Extracted material:
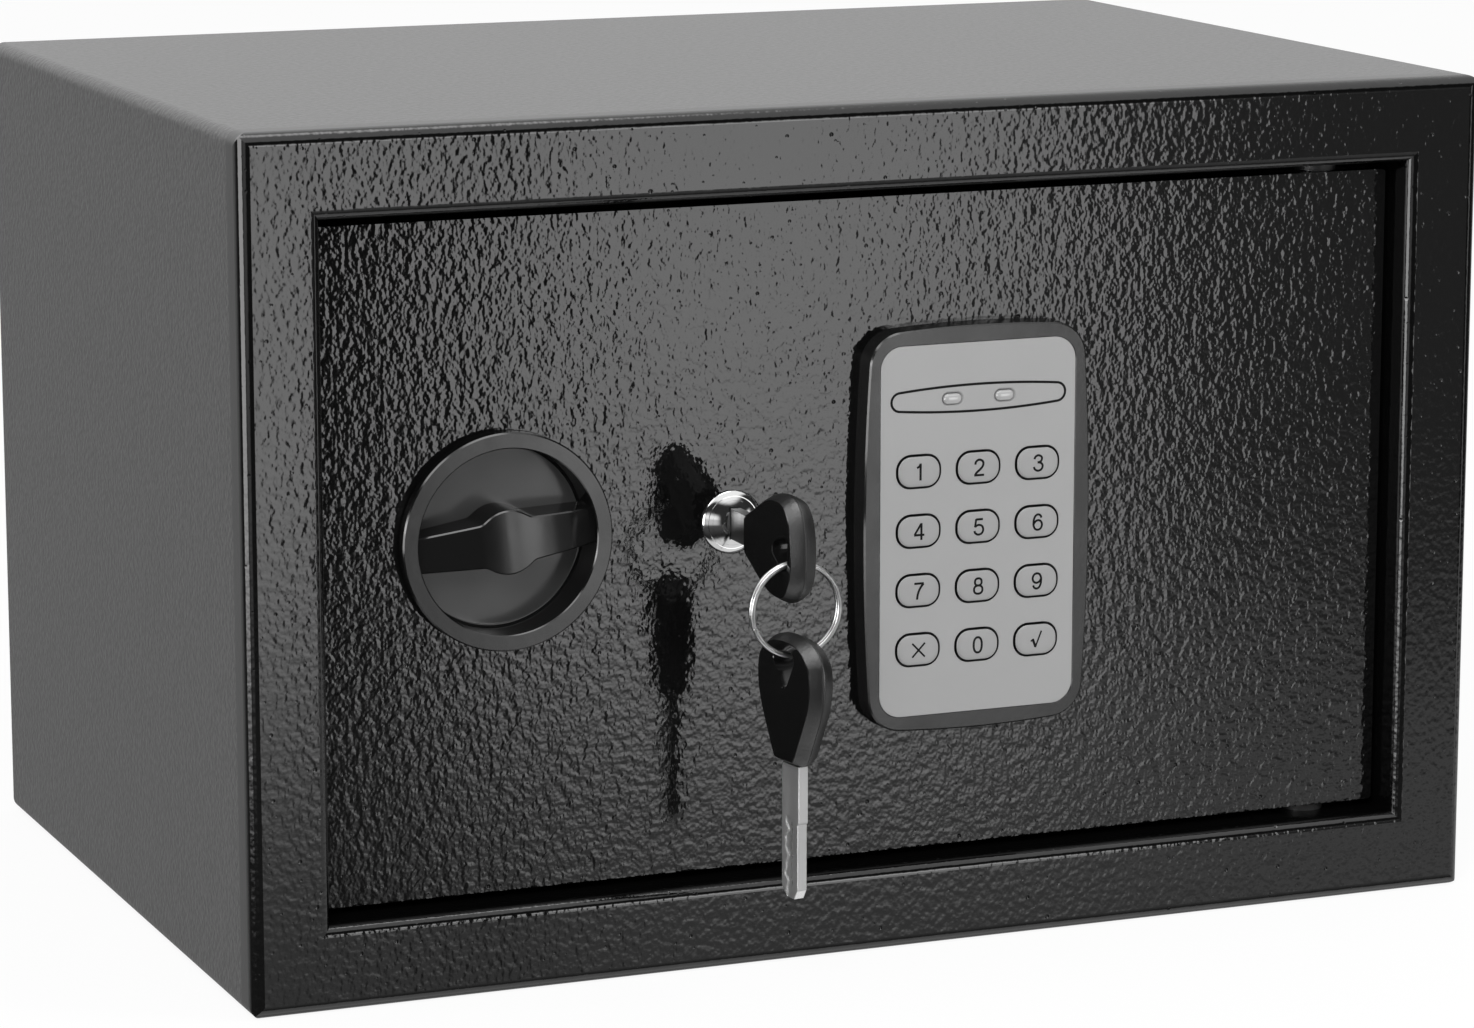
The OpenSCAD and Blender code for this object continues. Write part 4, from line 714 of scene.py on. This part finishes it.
def make_blade(name, place, body, node, mat):
    """Flat steel blade with a wavy track milled in each side and a step in one edge."""
    length, width, thick, bevel = 31.0, 7.2, 2.5, 0.12
    along, across = 124, 30
    track_w, track_depth, track_soft, track_from, track_run = 1.2, 0.2, 0.7, 12.0, 0.8
    step_at, step_run, step = 13.2, 0.25, 0.45
    tip, high_share = 2.2, 0.6

    def edge_low(a):
        return -width / 2 + max(0.0, a - (length - tip))

    def edge_high(a):
        cut = step * min(1.0, max(0.0, (a - step_at) / step_run))
        return width / 2 - cut - max(0.0, a - (length - tip)) * high_share

    def groove(a, b):
        centre = -0.6 + 0.55 * math.sin(a * 0.95) + 0.35 * math.sin(a * 2.1 + 1.0)
        inside = smooth(1.0 - (abs(b - centre) - track_w / 2) / track_soft)
        begin = min(1.0, max(0.0, (a - track_from) / track_run))
        return track_depth * inside * begin

    def at(x, b, a):
        return place((x, b, a + HEAD_LEN))

    bm = bmesh.new()
    places = [length * i / along for i in range(along + 1)]
    sides = []
    for sign in (-1, 1):
        grid = []
        for a in places:
            low, high = edge_low(a) + bevel, edge_high(a) - bevel
            widths = [low + (high - low) * j / across for j in range(across + 1)]
            grid.append(put(bm, [at(sign * (thick / 2 - groove(a, b)), b, a) for b in widths]))
        for i in range(along):
            for j in range(across):
                bm.faces.new((grid[i][j], grid[i + 1][j], grid[i + 1][j + 1], grid[i][j + 1]))
        sides.append(grid)
    flats = (-thick / 2 + bevel, thick / 2 - bevel)
    low_rail = [put(bm, [at(x, edge_low(a), a) for x in flats]) for a in places]
    high_rail = [put(bm, [at(x, edge_high(a), a) for x in flats]) for a in places]
    for i in range(along):
        for rail, column in ((low_rail, 0), (high_rail, across)):
            here = (sides[0][i][column], *rail[i], sides[1][i][column])
            there = (sides[0][i + 1][column], *rail[i + 1], sides[1][i + 1][column])
            for k in range(3):
                bm.faces.new((here[k], there[k], there[k + 1], here[k + 1]))
    for i in (0, along):
        bm.faces.new(sides[0][i] + high_rail[i] + sides[1][i][::-1] + low_rail[i][::-1])
    finish_mesh(bm, name, mat, body, (node,), 30.0)


def make_ring():
    """Split ring: two turns side by side, with a crossing where one becomes the other."""
    turns, count = 2.0, 220
    gap, wire = 1.05, 0.58
    start, cross_from, cross_over = math.radians(200.0), 0.46, 0.08
    path = []
    for i in range(count + 1):
        t = i / count
        a = start + 2 * math.pi * turns * t
        y = (smooth((t - cross_from) / cross_over) - 0.5) * gap
        path.append((LOCK_X + RING_R * math.cos(a), RING_Y + y, RING_Z + RING_R * math.sin(a)))
    bm = bmesh.new()
    tube(bm, path, wire, 14)
    finish_mesh(bm, "split_ring", RING_STEEL, "ring", ("key_ring",), 50.0, False)


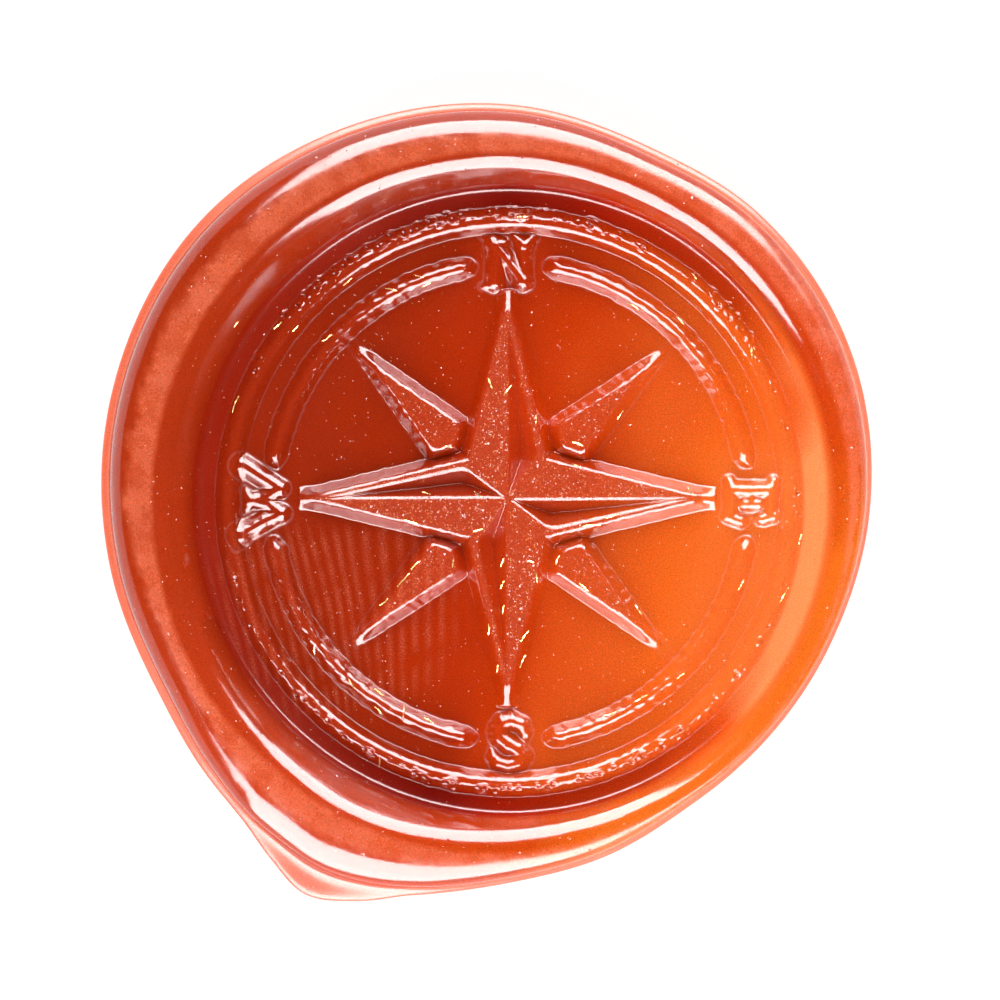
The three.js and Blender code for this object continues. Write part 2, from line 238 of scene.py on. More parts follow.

Set exercise:
Copy out all of the lines above exactly.

Output of the exercise:
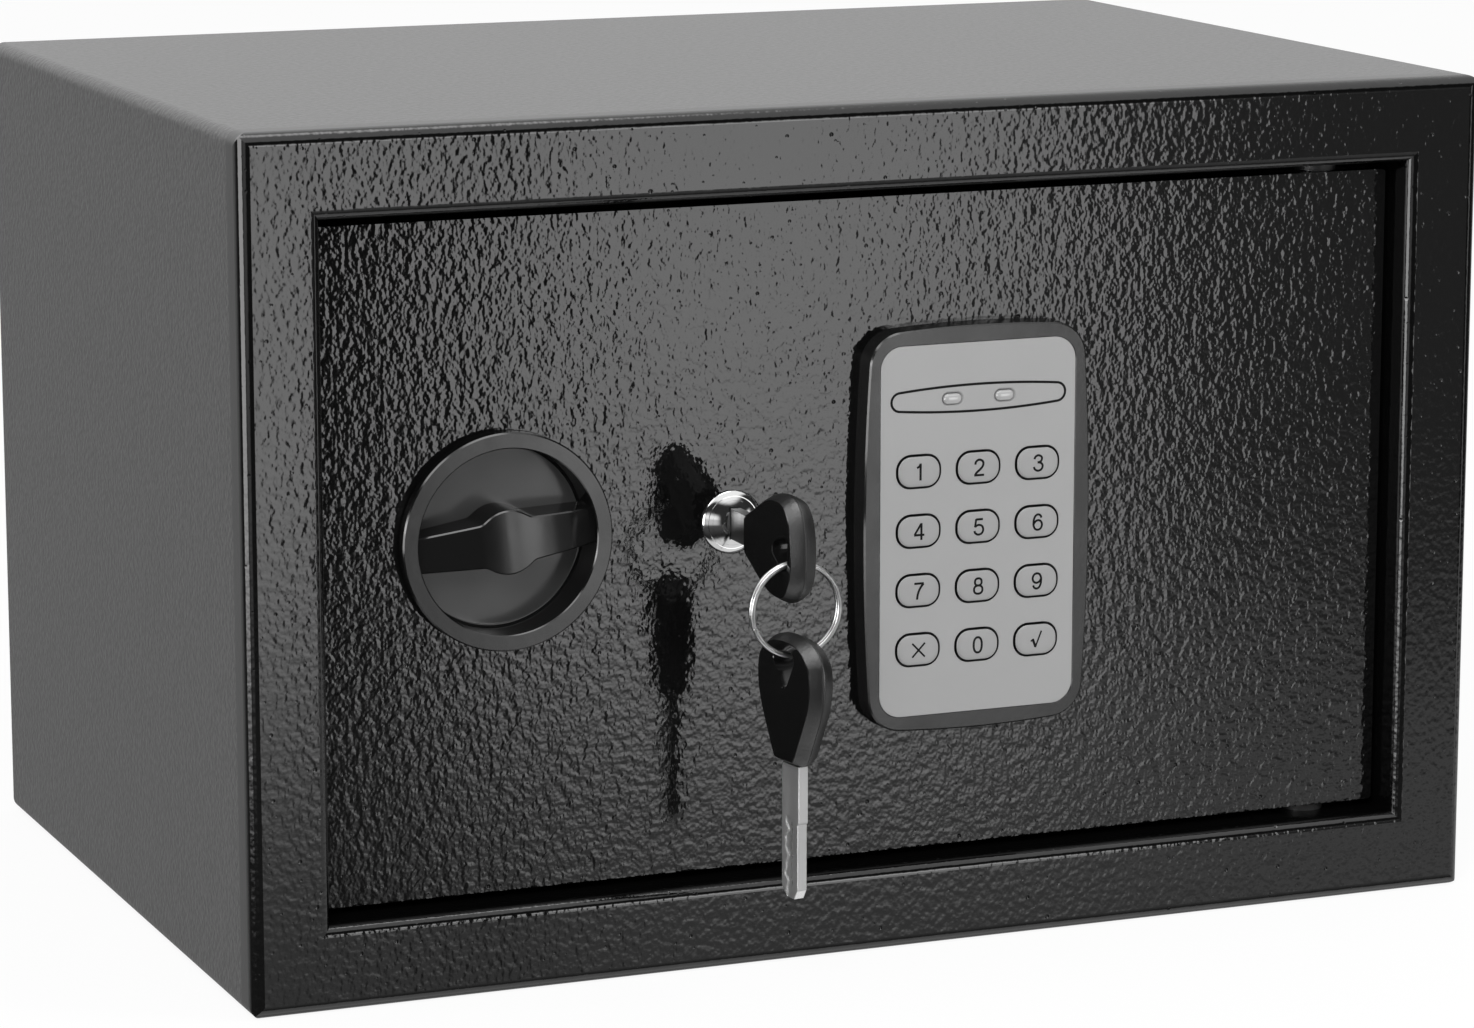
The OpenSCAD and Blender code for this object continues. Write part 4, from line 714 of scene.py on. This part finishes it.
def make_blade(name, place, body, node, mat):
    """Flat steel blade with a wavy track milled in each side and a step in one edge."""
    length, width, thick, bevel = 31.0, 7.2, 2.5, 0.12
    along, across = 124, 30
    track_w, track_depth, track_soft, track_from, track_run = 1.2, 0.2, 0.7, 12.0, 0.8
    step_at, step_run, step = 13.2, 0.25, 0.45
    tip, high_share = 2.2, 0.6

    def edge_low(a):
        return -width / 2 + max(0.0, a - (length - tip))

    def edge_high(a):
        cut = step * min(1.0, max(0.0, (a - step_at) / step_run))
        return width / 2 - cut - max(0.0, a - (length - tip)) * high_share

    def groove(a, b):
        centre = -0.6 + 0.55 * math.sin(a * 0.95) + 0.35 * math.sin(a * 2.1 + 1.0)
        inside = smooth(1.0 - (abs(b - centre) - track_w / 2) / track_soft)
        begin = min(1.0, max(0.0, (a - track_from) / track_run))
        return track_depth * inside * begin

    def at(x, b, a):
        return place((x, b, a + HEAD_LEN))

    bm = bmesh.new()
    places = [length * i / along for i in range(along + 1)]
    sides = []
    for sign in (-1, 1):
        grid = []
        for a in places:
            low, high = edge_low(a) + bevel, edge_high(a) - bevel
            widths = [low + (high - low) * j / across for j in range(across + 1)]
            grid.append(put(bm, [at(sign * (thick / 2 - groove(a, b)), b, a) for b in widths]))
        for i in range(along):
            for j in range(across):
                bm.faces.new((grid[i][j], grid[i + 1][j], grid[i + 1][j + 1], grid[i][j + 1]))
        sides.append(grid)
    flats = (-thick / 2 + bevel, thick / 2 - bevel)
    low_rail = [put(bm, [at(x, edge_low(a), a) for x in flats]) for a in places]
    high_rail = [put(bm, [at(x, edge_high(a), a) for x in flats]) for a in places]
    for i in range(along):
        for rail, column in ((low_rail, 0), (high_rail, across)):
            here = (sides[0][i][column], *rail[i], sides[1][i][column])
            there = (sides[0][i + 1][column], *rail[i + 1], sides[1][i + 1][column])
            for k in range(3):
                bm.faces.new((here[k], there[k], there[k + 1], here[k + 1]))
    for i in (0, along):
        bm.faces.new(sides[0][i] + high_rail[i] + sides[1][i][::-1] + low_rail[i][::-1])
    finish_mesh(bm, name, mat, body, (node,), 30.0)


def make_ring():
    """Split ring: two turns side by side, with a crossing where one becomes the other."""
    turns, count = 2.0, 220
    gap, wire = 1.05, 0.58
    start, cross_from, cross_over = math.radians(200.0), 0.46, 0.08
    path = []
    for i in range(count + 1):
        t = i / count
        a = start + 2 * math.pi * turns * t
        y = (smooth((t - cross_from) / cross_over) - 0.5) * gap
        path.append((LOCK_X + RING_R * math.cos(a), RING_Y + y, RING_Z + RING_R * math.sin(a)))
    bm = bmesh.new()
    tube(bm, path, wire, 14)
    finish_mesh(bm, "split_ring", RING_STEEL, "ring", ("key_ring",), 50.0, False)


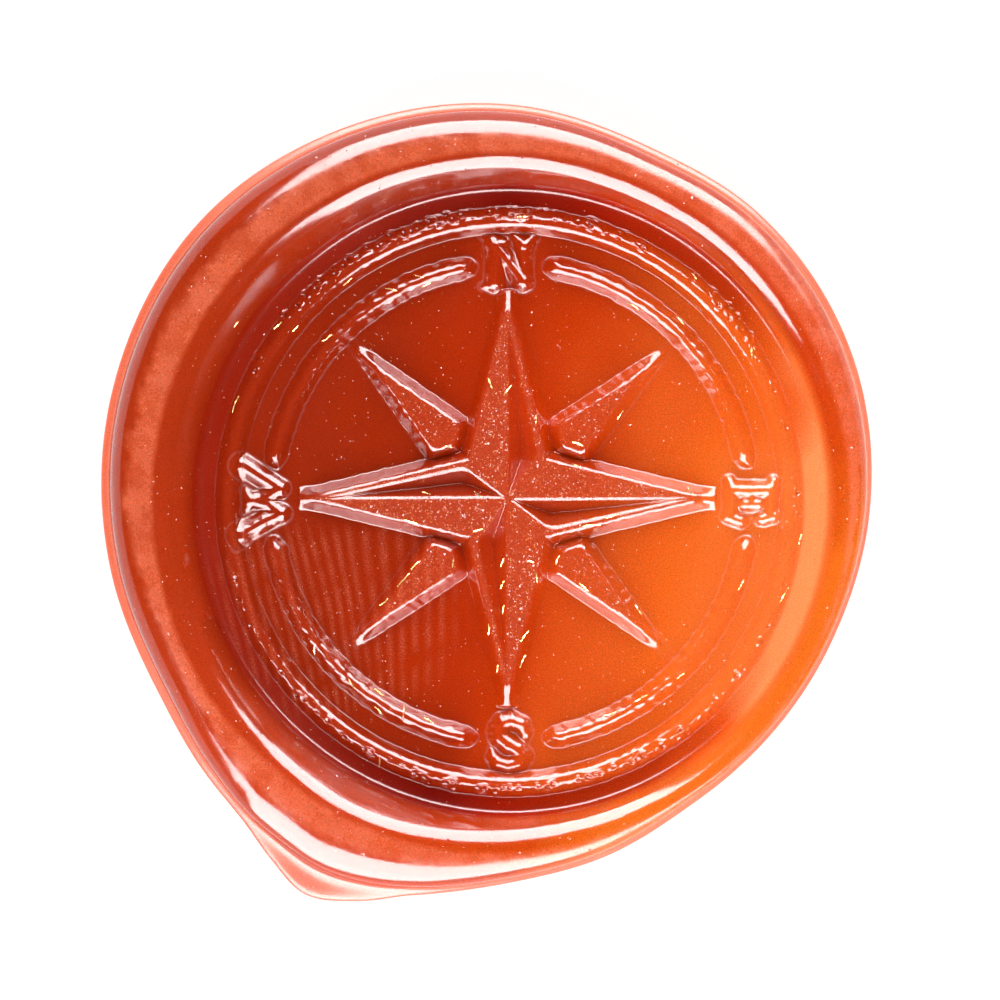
The three.js and Blender code for this object continues. Write part 2, from line 238 of scene.py on. More parts follow.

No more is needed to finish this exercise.